うごかし屋①②/芳崎 せいむ | クロヤギ頭の読まず買い

クロヤギ頭の読まず買い

ちまちまと進まない読書をしつつ、本を買うのは止められない。

こんなに買っていつ読むん?と自分に一人ツッコミを入れつつ日々を暮らす不良主婦の読書(購入)記録ブログ

うごかし屋 1 (ビッグコミックス)/芳崎 せいむ
(2008.12)
¥550
Amazon.co.jp
うごかし屋 2 (ビッグコミックス)/芳崎 せいむ
(2009.5)
¥550
Amazon.co.jp
これもまたnanikaさんの記事 (『鞄図書館』)をきっかけに読んでみた本。

この前仕事帰りに京橋花月ビルに入っているブックオフまで足を延ばしたら同じ著者の『金魚屋古書店』が売っていて…

やはり本好きなら古本屋をや図書館をネタにした作品って読む前から惹かれるものがありますもんね?

買おうか迷ったのですが、①の次が③しかなかったもので、目先を変えてコチラをチョイス。

ガテンなニイチャンが箪笥や仏像を抱えている表紙やタイトルから想像する通り、「うごかし屋」とはいわゆる引越屋兼便利屋みたいなものなんですが、このニイチャン、家具に限らず、あるいは家具や家財といっしょに、目には見えない"いろんなモノ"をうごかしてしまったりもします。


主人公はうごかし屋の二代目で元銀行員、蘇芳 鉄。


高速で馴染みのデコトラのニイチャンに"マヌケ面の若僧"と評され、両腕の社員(元白バイ警官の東雲・元レーサーの花田)がいないと仕事は休みという一見おっとり型の若社長。

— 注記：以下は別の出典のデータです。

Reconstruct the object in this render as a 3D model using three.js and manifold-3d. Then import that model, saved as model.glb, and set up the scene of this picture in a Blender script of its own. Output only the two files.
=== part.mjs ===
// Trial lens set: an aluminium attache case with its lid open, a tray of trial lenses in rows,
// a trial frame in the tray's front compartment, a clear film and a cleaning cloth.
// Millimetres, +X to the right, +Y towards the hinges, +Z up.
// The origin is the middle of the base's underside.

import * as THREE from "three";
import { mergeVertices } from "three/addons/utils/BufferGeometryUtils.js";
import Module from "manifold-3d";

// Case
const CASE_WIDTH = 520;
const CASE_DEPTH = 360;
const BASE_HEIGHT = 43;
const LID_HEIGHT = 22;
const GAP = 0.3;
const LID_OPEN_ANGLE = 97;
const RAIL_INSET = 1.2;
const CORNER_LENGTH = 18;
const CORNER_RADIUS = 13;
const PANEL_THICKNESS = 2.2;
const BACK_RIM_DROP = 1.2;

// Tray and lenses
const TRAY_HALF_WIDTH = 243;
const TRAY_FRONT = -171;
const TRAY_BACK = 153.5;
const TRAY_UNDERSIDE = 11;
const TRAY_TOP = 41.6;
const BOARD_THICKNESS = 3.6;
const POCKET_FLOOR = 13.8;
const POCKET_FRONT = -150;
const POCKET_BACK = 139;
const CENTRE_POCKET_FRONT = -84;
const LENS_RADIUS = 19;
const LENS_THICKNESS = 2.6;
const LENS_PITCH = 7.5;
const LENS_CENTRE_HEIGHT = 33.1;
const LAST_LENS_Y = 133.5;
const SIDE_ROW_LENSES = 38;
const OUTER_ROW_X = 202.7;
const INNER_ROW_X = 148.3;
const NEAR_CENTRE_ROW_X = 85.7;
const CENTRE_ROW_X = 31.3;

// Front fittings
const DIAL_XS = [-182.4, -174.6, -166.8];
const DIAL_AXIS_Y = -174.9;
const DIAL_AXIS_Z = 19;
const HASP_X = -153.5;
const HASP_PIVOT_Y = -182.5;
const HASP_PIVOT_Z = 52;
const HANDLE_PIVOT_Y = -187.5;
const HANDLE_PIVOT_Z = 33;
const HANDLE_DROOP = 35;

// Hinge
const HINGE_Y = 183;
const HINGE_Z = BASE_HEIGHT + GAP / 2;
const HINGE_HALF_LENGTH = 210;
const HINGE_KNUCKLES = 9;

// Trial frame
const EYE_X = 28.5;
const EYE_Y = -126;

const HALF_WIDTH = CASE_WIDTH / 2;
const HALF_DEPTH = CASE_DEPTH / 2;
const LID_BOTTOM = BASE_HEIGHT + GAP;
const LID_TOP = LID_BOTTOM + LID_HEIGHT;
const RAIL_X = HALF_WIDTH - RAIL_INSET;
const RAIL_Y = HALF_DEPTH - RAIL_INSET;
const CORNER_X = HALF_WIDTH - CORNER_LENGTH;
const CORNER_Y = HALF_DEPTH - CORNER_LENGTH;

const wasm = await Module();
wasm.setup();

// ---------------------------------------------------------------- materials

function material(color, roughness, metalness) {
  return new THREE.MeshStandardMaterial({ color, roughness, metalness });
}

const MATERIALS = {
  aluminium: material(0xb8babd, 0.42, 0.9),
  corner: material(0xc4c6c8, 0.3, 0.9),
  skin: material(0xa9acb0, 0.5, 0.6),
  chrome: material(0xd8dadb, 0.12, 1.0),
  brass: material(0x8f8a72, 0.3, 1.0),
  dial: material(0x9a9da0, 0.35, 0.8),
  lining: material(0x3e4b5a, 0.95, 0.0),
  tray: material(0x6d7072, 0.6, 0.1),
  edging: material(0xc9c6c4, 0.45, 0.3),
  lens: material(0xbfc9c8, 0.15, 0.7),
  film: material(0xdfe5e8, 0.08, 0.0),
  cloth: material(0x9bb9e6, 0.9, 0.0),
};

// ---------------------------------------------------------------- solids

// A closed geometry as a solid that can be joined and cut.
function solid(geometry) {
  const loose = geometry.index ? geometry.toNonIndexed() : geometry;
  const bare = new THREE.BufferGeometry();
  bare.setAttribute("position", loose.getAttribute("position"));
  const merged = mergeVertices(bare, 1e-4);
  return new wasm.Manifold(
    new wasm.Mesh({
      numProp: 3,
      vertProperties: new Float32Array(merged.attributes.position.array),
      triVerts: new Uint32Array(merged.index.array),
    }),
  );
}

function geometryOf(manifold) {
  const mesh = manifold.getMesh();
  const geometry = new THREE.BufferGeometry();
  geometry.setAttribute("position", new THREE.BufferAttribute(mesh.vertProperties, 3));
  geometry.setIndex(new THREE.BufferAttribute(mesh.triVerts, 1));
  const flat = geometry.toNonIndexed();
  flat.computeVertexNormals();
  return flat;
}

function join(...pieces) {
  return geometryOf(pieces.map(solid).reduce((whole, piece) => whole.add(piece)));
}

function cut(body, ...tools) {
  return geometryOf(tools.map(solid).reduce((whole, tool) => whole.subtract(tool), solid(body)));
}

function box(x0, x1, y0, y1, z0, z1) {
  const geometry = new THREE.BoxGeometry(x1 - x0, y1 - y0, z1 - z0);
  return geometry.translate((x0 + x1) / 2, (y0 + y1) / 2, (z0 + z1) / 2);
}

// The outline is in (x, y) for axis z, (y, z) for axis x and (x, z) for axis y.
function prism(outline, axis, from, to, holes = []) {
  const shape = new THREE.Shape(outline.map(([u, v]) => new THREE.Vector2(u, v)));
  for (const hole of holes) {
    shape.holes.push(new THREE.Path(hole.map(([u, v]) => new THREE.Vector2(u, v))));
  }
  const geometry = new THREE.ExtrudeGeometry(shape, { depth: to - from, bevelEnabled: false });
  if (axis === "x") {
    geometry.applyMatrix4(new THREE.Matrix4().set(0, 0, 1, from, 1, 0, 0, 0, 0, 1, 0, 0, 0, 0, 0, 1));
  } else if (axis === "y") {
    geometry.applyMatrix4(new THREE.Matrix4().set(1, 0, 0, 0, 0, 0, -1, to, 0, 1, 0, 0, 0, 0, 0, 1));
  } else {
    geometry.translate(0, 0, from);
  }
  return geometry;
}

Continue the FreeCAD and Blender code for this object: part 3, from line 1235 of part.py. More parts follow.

本とは関係ない話かと思いきや、この社長の腹に巻いた帯の中にはいつも本が。


一巻に登場する作品だけ挙げてみると、


『草枕』

『山椒魚』

タゴール詩集『ギーターンジャリ』

『人にはどれほどの土地がいるか』(トルストイ民話集『イワンのばか他八編』に収録)

『風呂敷』(『古典落語 志ん生集』収録)

『O・ヘンリ短編集(一)』

『善蔵を思う』(『太宰治全集3』に収録)


直接話に織り込まれている作品だけでもこんな感じなんで、この若社長が何気に寝転んで読書している1カットでもついそのタイトルに目を凝らしてしまう(笑)


この男臭い職場に花を添えるのが、うごかし屋の番頭の孫・真朱(まそほ)。


実はセーラー服姿で箪笥ひと棹を平気で抱え上げる"戦力"だったりしますが、若いのに骨董趣味があったり風呂敷を器用に使いこなす大和撫子で、人からいろいろな貴重な物を贈られるちゃっかり娘というギャップの魅力的なヒロインです。


「依頼その8 胡粉色の嘘」なんて久しぶりにマンガで泣きましたよ。


それぞれの依頼人の人生にその本の何か、どこか、がうまく絡まってきて、どれもしみじみするいい話になっています。


そうそう、ひとつ書き忘れましたが、このコミックのもうひとつのキーワードは色。


登場人物の名前や各話のタイトルでお気づきかもしれませんね。